**Work to be completed:**
Using the records that appear below, write out exactly the lines from the one with "hopper_drum();" through the one with "points = [vertex.co for vertex in NODES[node].data.vertices]", keeping both end lines.

**Source material:**
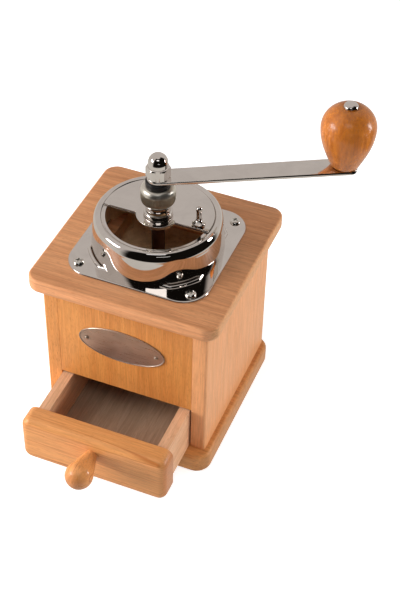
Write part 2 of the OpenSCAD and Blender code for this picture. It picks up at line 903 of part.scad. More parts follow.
// Conical burr: spiral breaker ribs above and a band of fine teeth below
module inner_burr() {
    top_scale = 0.42;
    color("slategray")
        translate([0, 0, inner_burr_z])
            difference() {
                union() {
                    linear_extrude(fine_band_h, twist = 12, scale = 0.95, slices = 4)
                        tooth_outline(burr_r, tooth_depth, burr_teeth);
                    translate([0, 0, fine_band_h])
                        linear_extrude(burr_h - fine_band_h, twist = 70, scale = top_scale, slices = 9)
                            tooth_outline(burr_r * 0.94, burr_r * 0.2, 7);
                }
                translate([0, 0, -cut])
                    cylinder(r = journal_r + seat_gap, h = burr_h + 2 * cut, $fn = 32);
            }
}

module burr_nut() {
    color("silver")
        translate([0, 0, inner_burr_z - burr_nut_h])
            difference() {
                cylinder(r = burr_nut_r, h = burr_nut_h, $fn = 6);
                translate([0, 0, -cut])
                    cylinder(r = journal_r + seat_gap, h = burr_nut_h + 2 * cut);
            }
}

// Ring burr: a flared mouth, fine teeth below and two lugs for the bridge
module outer_burr() {
    fine_top = fine_band_h + burr_rise;
    low = outer_burr_in_r;
    color("slategray")
        translate([0, 0, outer_burr_z])
            difference() {
                union() {
                    cylinder(r = outer_burr_r, h = outer_burr_h - seat_gap);
                    translate([-lug_r, -lug_w / 2, 0])
                        cube([2 * lug_r, lug_w, lug_t]);
                }
                translate([0, 0, -cut])
                    linear_extrude(fine_top + cut + 0.01, slices = 1)
                        tooth_outline(low + tooth_depth, tooth_depth, burr_teeth);
                translate([0, 0, fine_top])
                    cylinder(r1 = low + tooth_depth, r2 = low + mouth_flare + tooth_depth,
                             h = outer_burr_h - fine_top);
                for (x = [-1, 1])
                    translate([x * bridge_screw_at, 0, -cut])
                        cylinder(r = bridge_screw_r + seat_gap, h = lug_t + 2 * cut, $fn = 24);
            }
}

// Strap under the burrs with a boss that guides the lower end of the shaft
module bearing_bridge() {
    span = lug_r;
    foot = lug_r - outer_burr_r + 1;
    top_z = outer_burr_z - seat_gap;
    color("silver")
        difference() {
            union() {
                translate([0, bridge_w / 2, 0])
                    rotate([90, 0, 0])
                        linear_extrude(bridge_w)
                            polygon([[-span, top_z], [-span, top_z - bridge_t],
                                     [-span + foot, top_z - bridge_t],
                                     [-span + foot + 5, bridge_z - bridge_t],
                                     [span - foot - 5, bridge_z - bridge_t],
                                     [span - foot, top_z - bridge_t],
                                     [span, top_z - bridge_t], [span, top_z],
                                     [span - foot - 2, top_z],
                                     [span - foot - 7, bridge_z], [-span + foot + 7, bridge_z],
                                     [-span + foot + 2, top_z]]);
                translate([0, 0, bridge_z - bridge_t])
                    cylinder(r = boss_r, h = boss_h);
            }
            translate([0, 0, bridge_z - bridge_t - cut])
                cylinder(r = journal_r + running_gap, h = boss_h + 2 * cut);
            for (x = [-1, 1])
                translate([x * bridge_screw_at, 0, top_z - bridge_t - cut])
                    cylinder(r = bridge_screw_r + seat_gap, h = bridge_t + 2 * cut, $fn = 24);
        }
}

// Screws that hold the bridge on the ring burr
module bridge_screws() {
    color("silver")
        for (x = [-1, 1])
            translate([x * bridge_screw_at, 0, outer_burr_z - bridge_t - seat_gap])
                rotate([180, 0, 0])
                    round_head_screw(bridge_screw_r, bridge_screw_head_r, bridge_screw_head_h,
                                     bridge_t + lug_t);
}

base_plate();
left_side_board();
right_side_board();
front_panel();
back_panel();
top_plate();
base_screws();
mounting_plate();
plate_screws();
hopper_drum();
fixed_cover();
rotating_cover();
cover_knob();
hopper_bowl();
bearing_bush();
thrust_washer();
adjusting_nut();
lock_ring();
crank_arm();
cap_nut();
handle_washer();
wooden_handle();
handle_rivet();
drive_shaft();
inner_burr();
burr_nut();
outer_burr();
bearing_bridge();
bridge_screws();
drawer_front();
drawer_left_side();
drawer_right_side();
drawer_back();
drawer_bottom();
drawer_knob();
knob_screw();
nameplate();
nameplate_pins();
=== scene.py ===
"""Looks of a hand-cranked burr coffee grinder: oiled beech box, nickel-plated hopper and crank."""

import math

import bmesh
import bpy
from mathutils import Matrix, Vector


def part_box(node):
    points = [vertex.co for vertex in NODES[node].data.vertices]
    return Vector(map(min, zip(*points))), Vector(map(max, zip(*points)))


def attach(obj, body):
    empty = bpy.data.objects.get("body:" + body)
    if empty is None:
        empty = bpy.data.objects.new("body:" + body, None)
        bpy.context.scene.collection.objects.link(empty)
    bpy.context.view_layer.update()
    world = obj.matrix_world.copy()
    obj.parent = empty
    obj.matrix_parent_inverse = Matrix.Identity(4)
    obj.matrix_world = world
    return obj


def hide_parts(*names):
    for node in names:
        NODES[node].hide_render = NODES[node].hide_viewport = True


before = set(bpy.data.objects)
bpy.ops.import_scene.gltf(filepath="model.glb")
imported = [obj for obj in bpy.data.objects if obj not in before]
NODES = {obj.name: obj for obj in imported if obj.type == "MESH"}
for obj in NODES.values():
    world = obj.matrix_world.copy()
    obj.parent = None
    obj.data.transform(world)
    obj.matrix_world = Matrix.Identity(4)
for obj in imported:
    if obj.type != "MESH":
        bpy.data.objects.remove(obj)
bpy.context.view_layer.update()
MM = 0.001
WHITE = (1, 1, 1, 1)


def add_object(name, data):
    """Makes an object and puts it in the scene."""
    thing = bpy.data.objects.new(name, data)
    bpy.context.scene.collection.objects.link(thing)
    return thing


# -------- places taken from the frame


def low(node):
    """Lowest corner of a node's box."""
    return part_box(node)[0]


def high(node):
    """Highest corner of a node's box."""
    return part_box(node)[1]


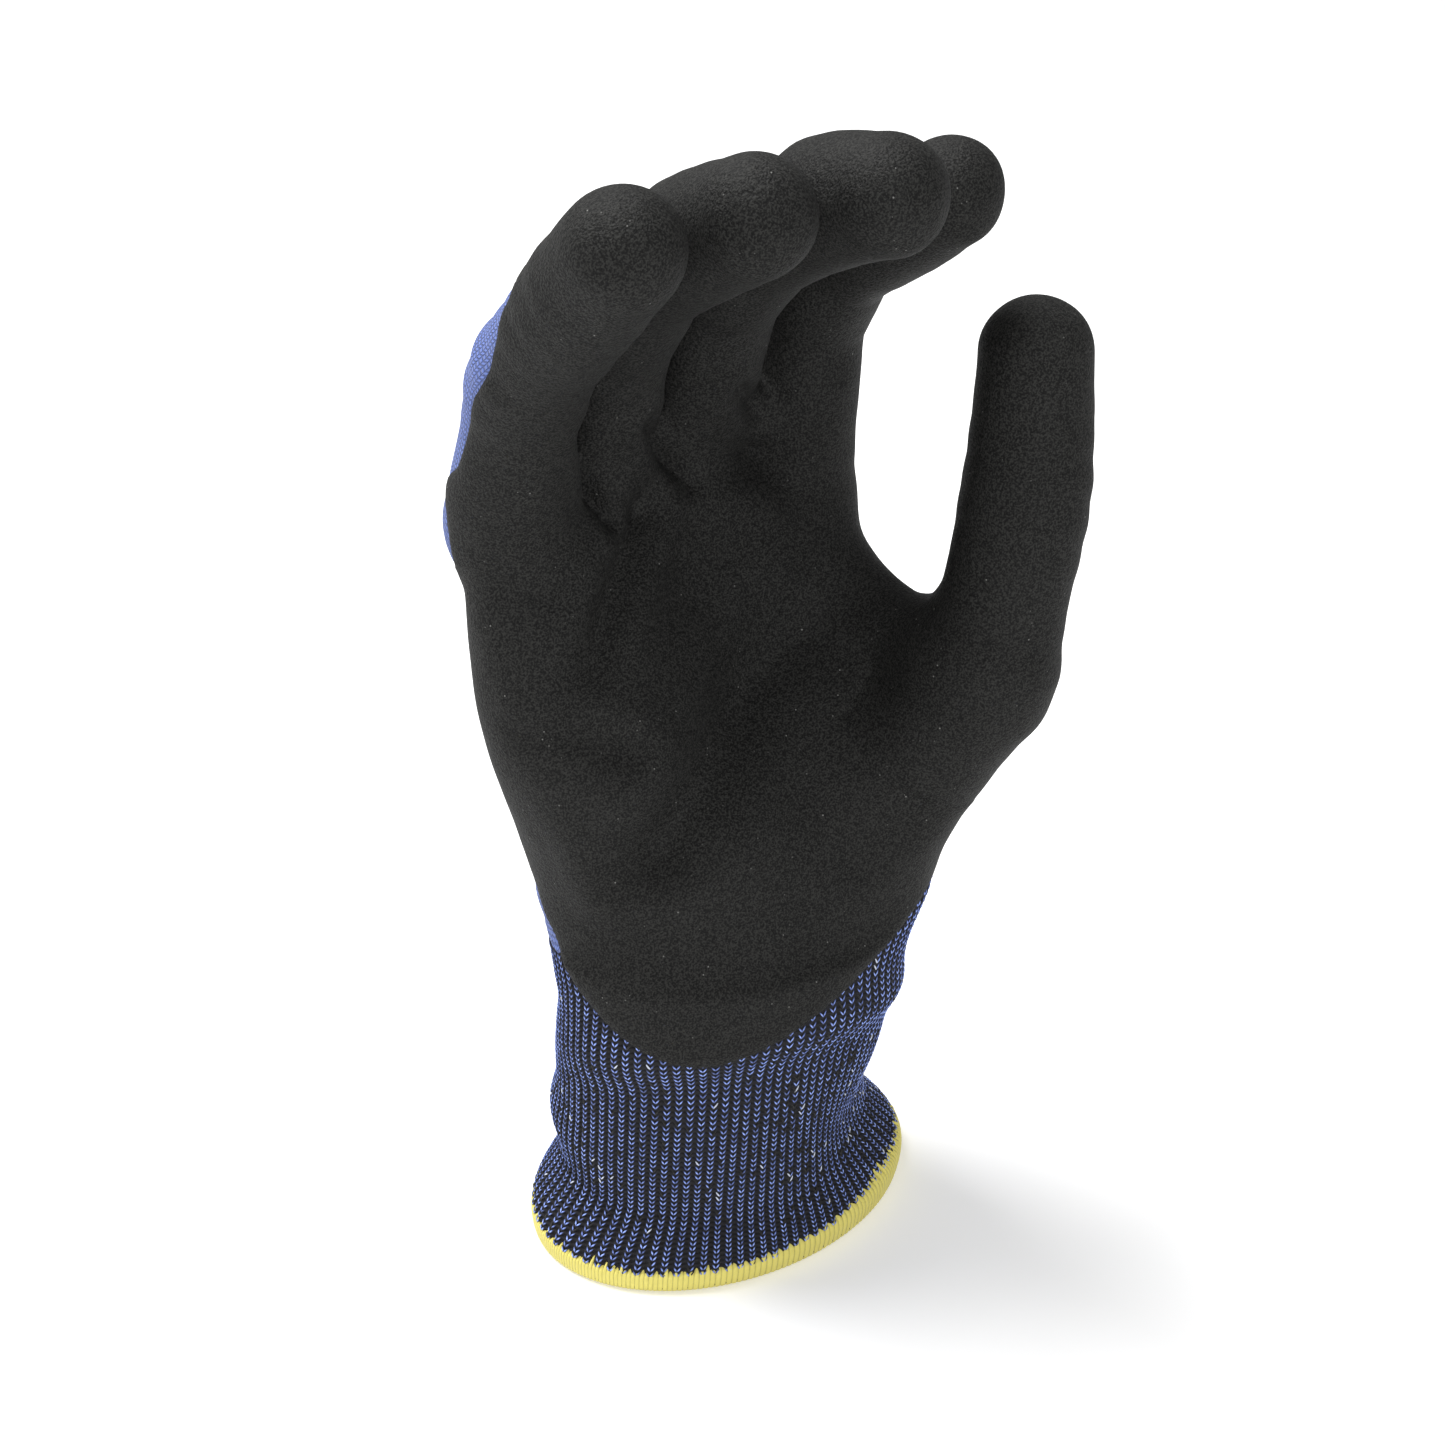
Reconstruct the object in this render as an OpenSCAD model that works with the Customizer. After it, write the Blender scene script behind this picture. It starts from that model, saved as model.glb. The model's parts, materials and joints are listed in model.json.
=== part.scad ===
// Cut resistant work glove for the right hand: a seamless knitted liner, a sandy nitrile
// coating dipped over the palm, the fingers and the thumb, a ribbed cuff with a laid-in
// elastic yarn, and an overlocked hem.  The glove stands on its hem, palm towards -Y,
// thumb towards +X.  Every stall keeps the part-bent curve of the hand former that it was
// dipped on, and bends at its flex zones.

/* [Cuff] */
// Width of the cuff mouth at the hem
mouth_w = 86; // [70:1:100]
// Depth of the cuff mouth at the hem
mouth_d = 60; // [50:1:76]
// Width of the cuff at the wrist
wrist_w = 70; // [60:1:78]
// Depth of the cuff at the wrist
wrist_d = 53; // [46:1:62]
// Height of the wrist flex zone's middle above the floor
wrist_h = 42; // [34:1:52]
// Height from the wrist to the point where the hand leans away
heel_rise = 20; // [16:1:26]
// Thickness of the rib knit
rib_wall = 1.8; // [1.2:0.1:2.6]
// Number of knitted ribs round the cuff
rib_count = 88; // [60:1:96]
// Depth of the furrow between two ribs
rib_depth = 0.5; // [0.2:0.1:0.8]
// Height of the overlocked hem
hem_h = 5; // [4:0.5:8]
// Thickness of the hem thread outside and inside the cuff edge
hem_wrap = 0.9; // [0.5:0.1:1.5]
// Number of turns of the elastic yarn
yarn_turns = 5; // [3:1:7]
// Diameter of the elastic yarn
yarn_d = 0.8; // [0.5:0.1:1]

/* [Skin] */
// Thickness of the knitted liner
liner = 1.2; // [0.8:0.1:1.8]
// Thickness of the nitrile coating
coat = 0.8; // [0.4:0.1:1.2]
// Lean of the hand away from the palm side
lean_back = 18; // [10:1:24]
// Lean of the hand towards the thumb side
lean_side = 3; // [0:1:6]
// Lowest point of the coating's U-shaped edge above the floor
dip_h = 49; // [48:1:56]
// Rise of the coating's edge from its lowest point to the sides of the wrist
dip_rise = 27; // [16:1:34]
// Part of a full turn that stays uncoated along the back of a stall
bare_angle = 96; // [60:2:130]

/* [Index stall] */
// Knuckle centre from the wrist: thumb side, back, up
index_at = [28.5, 0, 86]; // [-60:0.5:110]
// Lengths from knuckle to middle joint, to end joint, to tip centre
index_len = [42, 27.5, 18.5]; // [12:0.5:60]
// Outer radii at the knuckle, the two joints and the tip
index_r = [12, 10.7, 10, 8.9]; // [6:0.1:16]
// Bends towards the palm at the knuckle and the two joints
index_bend = [20, 50, 0]; // [0:1:60]
// Sideways lean towards the thumb
index_lean = -4; // [-30:0.5:30]

/* [Middle stall] */
// Knuckle centre from the wrist: thumb side, back, up
middle_at = [5, 6.5, 97]; // [-60:0.5:110]
// Lengths from knuckle to middle joint, to end joint, to tip centre
middle_len = [47, 32, 18.5]; // [12:0.5:60]
// Outer radii at the knuckle, the two joints and the tip
middle_r = [11.8, 10.8, 10.3, 9.2]; // [6:0.1:16]
// Bends towards the palm at the knuckle and the two joints
middle_bend = [40, 36, 10]; // [0:1:60]
// Sideways lean towards the thumb
middle_lean = -8.5; // [-30:0.5:30]

/* [Ring stall] */
// Knuckle centre from the wrist: thumb side, back, up
ring_at = [-17, 6, 94.5]; // [-60:0.5:110]
// Lengths from knuckle to middle joint, to end joint, to tip centre
ring_len = [43, 29.5, 18.5]; // [12:0.5:60]
// Outer radii at the knuckle, the two joints and the tip
ring_r = [11.4, 10.5, 10.1, 8.9]; // [6:0.1:16]
// Bends towards the palm at the knuckle and the two joints
ring_bend = [38, 33, 12]; // [0:1:60]
// Sideways lean towards the thumb
ring_lean = -12; // [-30:0.5:30]

/* [Little stall] */
// Knuckle centre from the wrist: thumb side, back, up
little_at = [-37.5, 0, 90.5]; // [-60:0.5:110]
// Lengths from knuckle to middle joint, to end joint, to tip centre
little_len = [34.5, 22, 16.5]; // [12:0.5:60]
// Outer radii at the knuckle, the two joints and the tip
little_r = [10.6, 9.8, 9.6, 8.8]; // [6:0.1:16]
// Bends towards the palm at the knuckle and the two joints
little_bend = [36, 27, 4]; // [0:1:60]
// Sideways lean towards the thumb
little_lean = -16; // [-30:0.5:30]

/* [Thumb stall] */
// Centre of the thumb's root from the wrist: thumb side, back, up
thumb_at = [22, -13, 17]; // [-60:0.5:110]
// Lengths from root to knuckle, to end joint, to tip centre
thumb_len = [46, 34.5, 26]; // [12:0.5:60]
// Outer radii at the root, the knuckle, the end joint and the tip
thumb_r = [16.5, 12.4, 11.5, 10.5]; // [6:0.1:20]
// Sideways leans of the three lengths
thumb_lean = [16, 10.5, 4.5]; // [-30:0.5:30]
// Leans of the three lengths towards the palm side
thumb_tilt = [42, 14.5, 6]; // [-30:0.5:60]

/* [Flex zones] */
// Half the length of a stall's root flex zone
root_flex = 5.5; // [5:0.1:6.5]
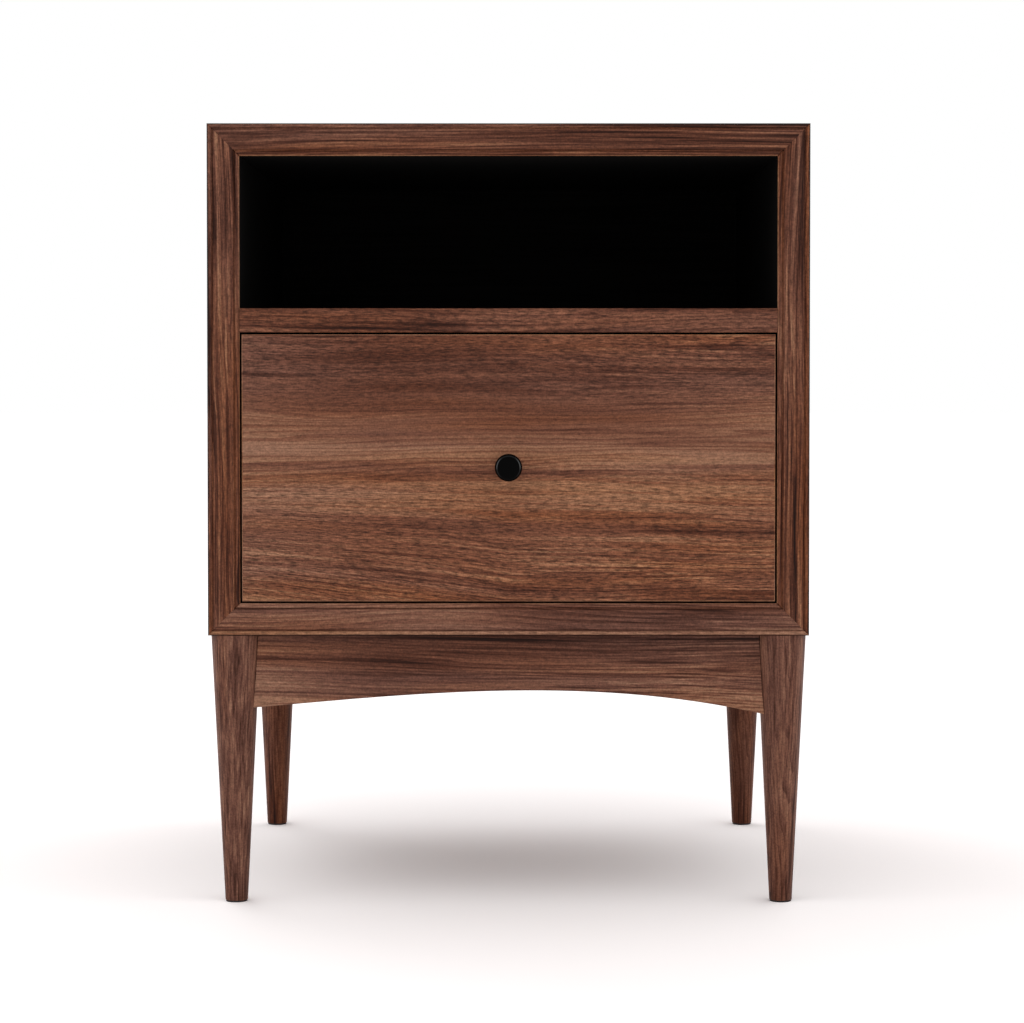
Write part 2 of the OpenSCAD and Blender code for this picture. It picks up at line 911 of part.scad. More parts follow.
// A base disc, a straight neck with a cove under the head, and a head with a
// round rim over a small lower rounding.
module knob_outline() {
    base_h = 2;
    cove_r = 3.5;
    rim_r = 3.5;
    edge_r = 1.5;
    head_z = knob_reach - knob_head_h;
    square([knob_base_r, base_h]);
    square([knob_neck_r, head_z]);
    difference() {
        translate([knob_neck_r, head_z - cove_r]) square([cove_r, cove_r]);
        translate([knob_neck_r + cove_r, head_z - cove_r]) circle(cove_r);
    }
    translate([0, head_z]) square([knob_r - rim_r, knob_head_h]);
    translate([0, head_z]) square([knob_r - edge_r, edge_r]);
    translate([0, head_z + edge_r]) square([knob_r, knob_head_h - edge_r - rim_r]);
    translate([knob_r - rim_r, knob_reach - rim_r]) circle(rim_r);
    translate([knob_r - edge_r, head_z + edge_r]) circle(edge_r);
}

module knob() {
    color(black) difference() {
        on_front() rotate_extrude() knob_outline();
        knob_screw();
    }
}

module knob_screw() {
    grip = front_t + box_t;
    head_r = 4.5;
    color(zinc) on_front() {
        translate([0, 0, -grip]) cylinder(h = grip + knob_thread_l, r = knob_screw_r);
        translate([0, 0, -grip - head_h]) cylinder(h = head_h, r = head_r);
    }
}

// The clearance hole for it through the drawer front and the box's front.
module knob_screw_hole() {
    on_front() translate([0, 0, -front_t - box_t - past])
        cylinder(h = front_t + box_t + 2 * past, r = knob_screw_r + hole_play);
}

// ---------------------------------------------------------------- nodes

top_panel();
bottom_panel();
side_panel_left();
side_panel_right();
mitre_splines();
face_frame_top();
face_frame_bottom();
face_frame_left();
face_frame_right();
divider_panel();
divider_lipping();
back_panel();
back_screws();
leg_front_left();
leg_front_right();
leg_rear_left();
leg_rear_right();
apron_front();
rail_rear();
rail_left();
rail_right();
rail_dowels();
corner_blocks();
corner_block_screws();
base_screws();
hanger_bolts();
hanger_washers();
hanger_nuts();
foot_glides();
slide_cabinet_left();
slide_cabinet_right();
slide_bumpers();
slide_cabinet_screws();
slide_middle_left();
slide_middle_right();
outer_retainer_left();
outer_retainer_right();
outer_balls_left();
outer_balls_right();
inner_retainer_left();
inner_retainer_right();
inner_balls_left();
inner_balls_right();
slide_drawer_left();
slide_drawer_right();
slide_drawer_screws();
drawer_front();
drawer_box_front();
drawer_box_back();
drawer_side_left();
drawer_side_right();
drawer_bottom();
drawer_front_screws();
knob();
knob_screw();
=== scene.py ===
"""The nightstand's finish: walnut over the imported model, its studio and its camera."""
import math

import bmesh
import bpy
import mathutils
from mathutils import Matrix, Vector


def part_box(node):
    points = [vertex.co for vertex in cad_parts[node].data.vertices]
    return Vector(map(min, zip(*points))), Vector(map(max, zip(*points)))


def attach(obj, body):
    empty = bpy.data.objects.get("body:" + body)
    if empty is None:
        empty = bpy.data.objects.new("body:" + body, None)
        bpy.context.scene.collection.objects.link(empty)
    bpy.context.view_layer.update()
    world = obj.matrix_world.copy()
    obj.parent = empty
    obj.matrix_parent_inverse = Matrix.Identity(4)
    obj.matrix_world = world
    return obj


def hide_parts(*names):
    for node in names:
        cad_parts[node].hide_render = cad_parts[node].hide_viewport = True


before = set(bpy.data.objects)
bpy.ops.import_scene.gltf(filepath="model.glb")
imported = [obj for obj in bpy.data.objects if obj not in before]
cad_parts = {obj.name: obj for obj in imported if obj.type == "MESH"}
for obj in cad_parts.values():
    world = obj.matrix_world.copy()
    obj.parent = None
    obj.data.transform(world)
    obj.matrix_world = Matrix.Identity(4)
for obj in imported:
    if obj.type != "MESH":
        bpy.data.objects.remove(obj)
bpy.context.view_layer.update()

# ---------------------------------------------------------------- case boards
# The top, the bottom and the two sides are boards faced with walnut veneer and mitred
# together. Their inner faces are stained black, and the veneer runs across the top and
# the bottom and upright on the sides.


def seen(red, green, blue):
    """A colour as it is seen, from 0 to 255, as the linear values that a shader takes."""
    shares = (value / 255 for value in (red, green, blue))
    return tuple(s / 12.92 if s < 0.04 else ((s + 0.055) / 1.055) ** 2.4 for s in shares) + (1,)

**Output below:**
hopper_drum();
fixed_cover();
rotating_cover();
cover_knob();
hopper_bowl();
bearing_bush();
thrust_washer();
adjusting_nut();
lock_ring();
crank_arm();
cap_nut();
handle_washer();
wooden_handle();
handle_rivet();
drive_shaft();
inner_burr();
burr_nut();
outer_burr();
bearing_bridge();
bridge_screws();
drawer_front();
drawer_left_side();
drawer_right_side();
drawer_back();
drawer_bottom();
drawer_knob();
knob_screw();
nameplate();
nameplate_pins();
=== scene.py ===
"""Looks of a hand-cranked burr coffee grinder: oiled beech box, nickel-plated hopper and crank."""

import math

import bmesh
import bpy
from mathutils import Matrix, Vector


def part_box(node):
    points = [vertex.co for vertex in NODES[node].data.vertices]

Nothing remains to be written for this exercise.